--- Provided data ---

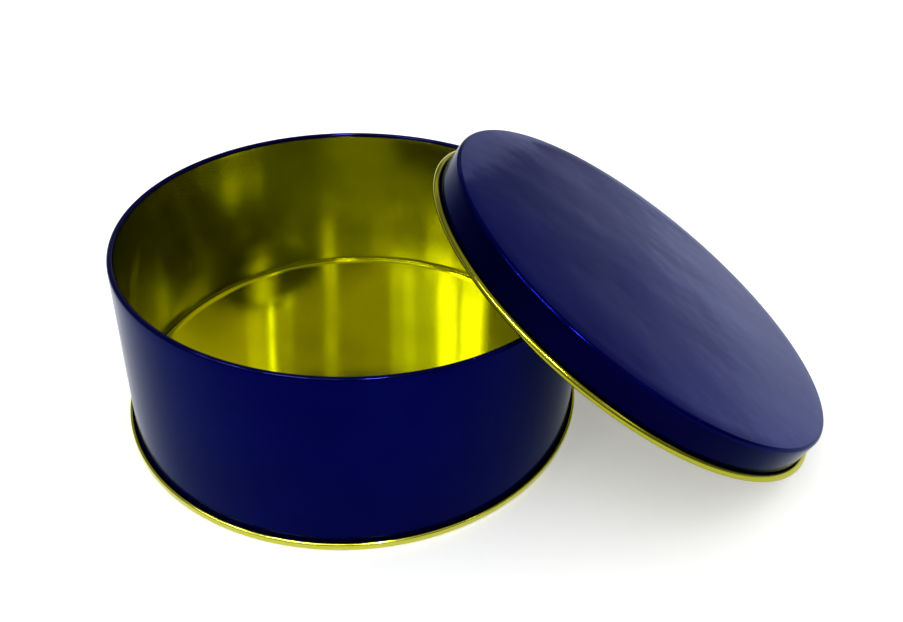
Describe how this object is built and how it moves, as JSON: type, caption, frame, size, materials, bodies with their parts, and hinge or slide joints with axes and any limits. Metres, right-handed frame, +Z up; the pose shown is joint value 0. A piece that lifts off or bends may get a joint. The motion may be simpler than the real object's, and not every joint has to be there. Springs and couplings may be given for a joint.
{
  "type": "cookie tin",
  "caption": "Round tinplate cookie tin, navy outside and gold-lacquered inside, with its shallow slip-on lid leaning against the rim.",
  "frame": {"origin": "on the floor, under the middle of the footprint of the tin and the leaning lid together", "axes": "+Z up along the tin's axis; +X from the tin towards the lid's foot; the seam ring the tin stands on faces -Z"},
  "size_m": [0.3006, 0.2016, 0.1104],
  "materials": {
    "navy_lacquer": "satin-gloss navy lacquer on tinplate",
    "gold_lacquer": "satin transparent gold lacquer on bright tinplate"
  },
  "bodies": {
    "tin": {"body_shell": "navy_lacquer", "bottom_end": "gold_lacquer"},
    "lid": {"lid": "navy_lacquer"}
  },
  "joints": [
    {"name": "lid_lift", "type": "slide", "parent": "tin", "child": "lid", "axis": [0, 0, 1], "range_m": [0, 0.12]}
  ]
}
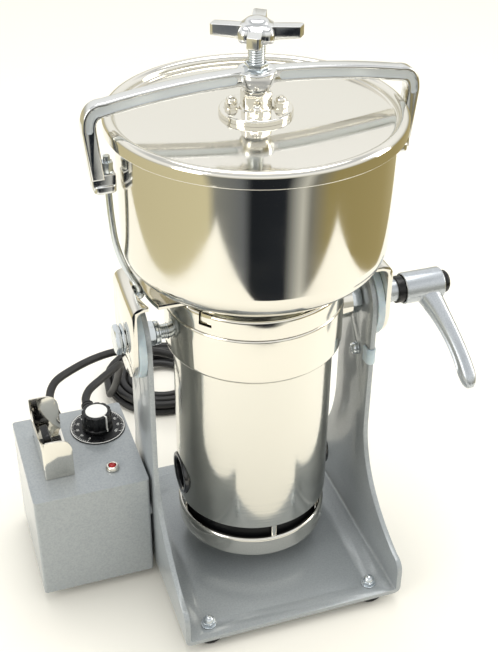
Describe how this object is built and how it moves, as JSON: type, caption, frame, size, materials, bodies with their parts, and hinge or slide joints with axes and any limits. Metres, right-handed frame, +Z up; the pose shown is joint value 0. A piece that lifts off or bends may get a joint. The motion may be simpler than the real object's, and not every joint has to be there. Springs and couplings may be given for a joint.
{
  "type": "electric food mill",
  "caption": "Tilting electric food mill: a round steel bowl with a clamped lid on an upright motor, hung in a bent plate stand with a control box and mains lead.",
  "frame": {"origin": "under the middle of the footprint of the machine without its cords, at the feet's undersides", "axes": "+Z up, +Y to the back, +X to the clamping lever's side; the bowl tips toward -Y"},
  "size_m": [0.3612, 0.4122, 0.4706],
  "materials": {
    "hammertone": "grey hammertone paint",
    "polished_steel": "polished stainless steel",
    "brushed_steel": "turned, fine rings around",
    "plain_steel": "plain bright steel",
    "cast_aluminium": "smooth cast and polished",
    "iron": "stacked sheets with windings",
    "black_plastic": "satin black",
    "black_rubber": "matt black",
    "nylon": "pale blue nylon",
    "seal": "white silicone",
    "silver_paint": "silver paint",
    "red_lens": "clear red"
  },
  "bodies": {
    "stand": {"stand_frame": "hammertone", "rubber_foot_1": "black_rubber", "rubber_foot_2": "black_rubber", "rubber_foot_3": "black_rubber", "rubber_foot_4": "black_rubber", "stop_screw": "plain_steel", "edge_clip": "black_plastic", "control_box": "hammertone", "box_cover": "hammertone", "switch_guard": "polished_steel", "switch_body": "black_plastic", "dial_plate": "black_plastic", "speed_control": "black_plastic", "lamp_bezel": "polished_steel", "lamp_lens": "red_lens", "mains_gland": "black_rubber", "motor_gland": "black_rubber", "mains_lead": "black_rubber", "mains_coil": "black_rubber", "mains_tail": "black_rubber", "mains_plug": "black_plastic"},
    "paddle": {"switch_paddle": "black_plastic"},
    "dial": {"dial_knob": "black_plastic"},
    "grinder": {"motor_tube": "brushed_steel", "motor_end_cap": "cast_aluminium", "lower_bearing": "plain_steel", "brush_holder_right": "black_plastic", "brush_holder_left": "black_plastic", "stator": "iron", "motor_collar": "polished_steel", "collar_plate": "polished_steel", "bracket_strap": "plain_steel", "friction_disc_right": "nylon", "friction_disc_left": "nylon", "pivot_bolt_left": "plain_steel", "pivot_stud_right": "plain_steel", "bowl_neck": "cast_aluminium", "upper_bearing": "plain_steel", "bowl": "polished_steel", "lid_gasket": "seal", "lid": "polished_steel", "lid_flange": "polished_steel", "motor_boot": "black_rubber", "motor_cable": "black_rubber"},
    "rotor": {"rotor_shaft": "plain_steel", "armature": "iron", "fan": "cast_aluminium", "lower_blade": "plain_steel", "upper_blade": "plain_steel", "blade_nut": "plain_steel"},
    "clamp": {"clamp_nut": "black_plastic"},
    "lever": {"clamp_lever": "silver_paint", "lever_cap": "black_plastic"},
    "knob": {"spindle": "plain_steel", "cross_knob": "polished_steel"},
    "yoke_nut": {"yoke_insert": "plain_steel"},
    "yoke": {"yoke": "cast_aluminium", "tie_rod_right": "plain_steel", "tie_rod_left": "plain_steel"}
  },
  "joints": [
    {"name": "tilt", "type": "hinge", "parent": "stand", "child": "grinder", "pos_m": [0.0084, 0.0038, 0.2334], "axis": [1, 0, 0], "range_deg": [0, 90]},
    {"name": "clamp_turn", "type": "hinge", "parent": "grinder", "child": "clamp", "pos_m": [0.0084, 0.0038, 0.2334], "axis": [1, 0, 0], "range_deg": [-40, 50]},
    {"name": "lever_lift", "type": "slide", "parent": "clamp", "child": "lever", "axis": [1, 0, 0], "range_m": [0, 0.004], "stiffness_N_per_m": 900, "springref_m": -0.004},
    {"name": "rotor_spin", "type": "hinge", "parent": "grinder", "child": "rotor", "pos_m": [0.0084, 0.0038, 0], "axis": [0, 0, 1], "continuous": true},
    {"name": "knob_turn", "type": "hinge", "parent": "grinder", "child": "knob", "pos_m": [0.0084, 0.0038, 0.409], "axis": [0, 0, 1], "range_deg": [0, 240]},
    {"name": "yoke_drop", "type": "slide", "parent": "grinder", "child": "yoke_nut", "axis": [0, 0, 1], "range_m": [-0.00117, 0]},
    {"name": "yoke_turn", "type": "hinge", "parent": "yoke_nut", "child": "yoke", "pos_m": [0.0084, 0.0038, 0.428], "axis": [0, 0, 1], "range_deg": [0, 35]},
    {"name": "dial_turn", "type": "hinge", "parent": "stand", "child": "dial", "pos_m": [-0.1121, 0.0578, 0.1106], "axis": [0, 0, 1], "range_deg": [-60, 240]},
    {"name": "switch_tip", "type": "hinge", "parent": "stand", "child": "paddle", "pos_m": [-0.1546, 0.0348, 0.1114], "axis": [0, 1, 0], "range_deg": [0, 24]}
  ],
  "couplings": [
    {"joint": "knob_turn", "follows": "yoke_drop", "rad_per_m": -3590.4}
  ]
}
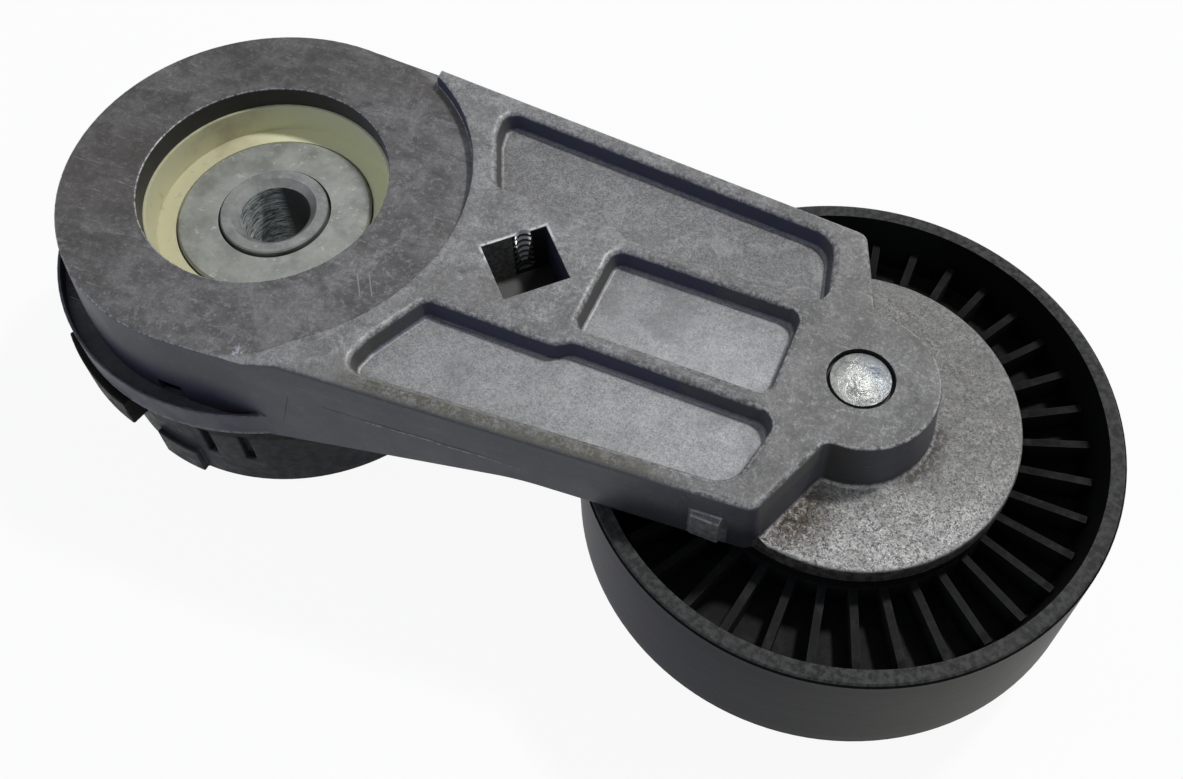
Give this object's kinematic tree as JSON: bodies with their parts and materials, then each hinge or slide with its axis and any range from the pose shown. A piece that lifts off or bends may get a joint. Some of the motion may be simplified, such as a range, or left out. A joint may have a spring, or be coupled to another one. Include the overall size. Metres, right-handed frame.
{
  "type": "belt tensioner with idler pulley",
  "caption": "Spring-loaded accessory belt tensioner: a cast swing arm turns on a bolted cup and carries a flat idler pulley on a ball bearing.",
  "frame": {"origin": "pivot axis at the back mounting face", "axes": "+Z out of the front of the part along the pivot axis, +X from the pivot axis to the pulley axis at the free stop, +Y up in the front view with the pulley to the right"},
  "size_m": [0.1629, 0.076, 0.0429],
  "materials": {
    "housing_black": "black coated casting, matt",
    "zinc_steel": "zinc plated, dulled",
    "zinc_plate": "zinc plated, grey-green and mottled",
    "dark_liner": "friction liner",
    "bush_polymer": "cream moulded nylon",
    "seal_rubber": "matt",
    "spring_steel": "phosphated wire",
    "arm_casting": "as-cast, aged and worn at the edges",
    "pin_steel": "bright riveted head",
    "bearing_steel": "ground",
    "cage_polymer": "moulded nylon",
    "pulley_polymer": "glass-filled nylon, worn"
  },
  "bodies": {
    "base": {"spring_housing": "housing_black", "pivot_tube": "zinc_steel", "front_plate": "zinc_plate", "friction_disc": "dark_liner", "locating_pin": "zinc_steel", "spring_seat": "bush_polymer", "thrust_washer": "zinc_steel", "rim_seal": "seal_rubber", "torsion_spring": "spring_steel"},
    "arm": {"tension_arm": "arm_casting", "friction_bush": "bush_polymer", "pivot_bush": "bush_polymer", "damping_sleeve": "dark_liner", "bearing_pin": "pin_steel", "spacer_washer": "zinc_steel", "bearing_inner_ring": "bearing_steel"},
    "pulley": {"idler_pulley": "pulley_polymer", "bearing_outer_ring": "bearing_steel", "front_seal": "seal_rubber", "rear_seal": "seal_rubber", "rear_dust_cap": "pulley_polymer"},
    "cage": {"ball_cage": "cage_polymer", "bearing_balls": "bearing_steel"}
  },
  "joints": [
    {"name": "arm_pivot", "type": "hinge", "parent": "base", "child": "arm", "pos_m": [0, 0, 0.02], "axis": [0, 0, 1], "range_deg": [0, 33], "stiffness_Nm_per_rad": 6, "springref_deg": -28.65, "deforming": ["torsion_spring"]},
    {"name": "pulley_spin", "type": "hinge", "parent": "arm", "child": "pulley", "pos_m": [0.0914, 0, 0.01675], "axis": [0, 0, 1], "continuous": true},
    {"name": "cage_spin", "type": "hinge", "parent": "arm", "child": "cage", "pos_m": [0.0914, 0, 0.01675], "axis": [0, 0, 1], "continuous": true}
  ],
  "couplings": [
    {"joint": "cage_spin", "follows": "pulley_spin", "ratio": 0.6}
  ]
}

---

_Task prompt_: Identify the lines above that contain the word "slide", then copy them.

_Task output_:
Describe how this object is built and how it moves, as JSON: type, caption, frame, size, materials, bodies with their parts, and hinge or slide joints with axes and any limits. Metres, right-handed frame, +Z up; the pose shown is joint value 0. A piece that lifts off or bends may get a joint. The motion may be simpler than the real object's, and not every joint has to be there. Springs and couplings may be given for a joint.
    {"name": "lid_lift", "type": "slide", "parent": "tin", "child": "lid", "axis": [0, 0, 1], "range_m": [0, 0.12]}
Describe how this object is built and how it moves, as JSON: type, caption, frame, size, materials, bodies with their parts, and hinge or slide joints with axes and any limits. Metres, right-handed frame, +Z up; the pose shown is joint value 0. A piece that lifts off or bends may get a joint. The motion may be simpler than the real object's, and not every joint has to be there. Springs and couplings may be given for a joint.
    {"name": "lever_lift", "type": "slide", "parent": "clamp", "child": "lever", "axis": [1, 0, 0], "range_m": [0, 0.004], "stiffness_N_per_m": 900, "springref_m": -0.004},
    {"name": "yoke_drop", "type": "slide", "parent": "grinder", "child": "yoke_nut", "axis": [0, 0, 1], "range_m": [-0.00117, 0]},
Give this object's kinematic tree as JSON: bodies with their parts and materials, then each hinge or slide with its axis and any range from the pose shown. A piece that lifts off or bends may get a joint. Some of the motion may be simplified, such as a range, or left out. A joint may have a spring, or be coupled to another one. Include the overall size. Metres, right-handed frame.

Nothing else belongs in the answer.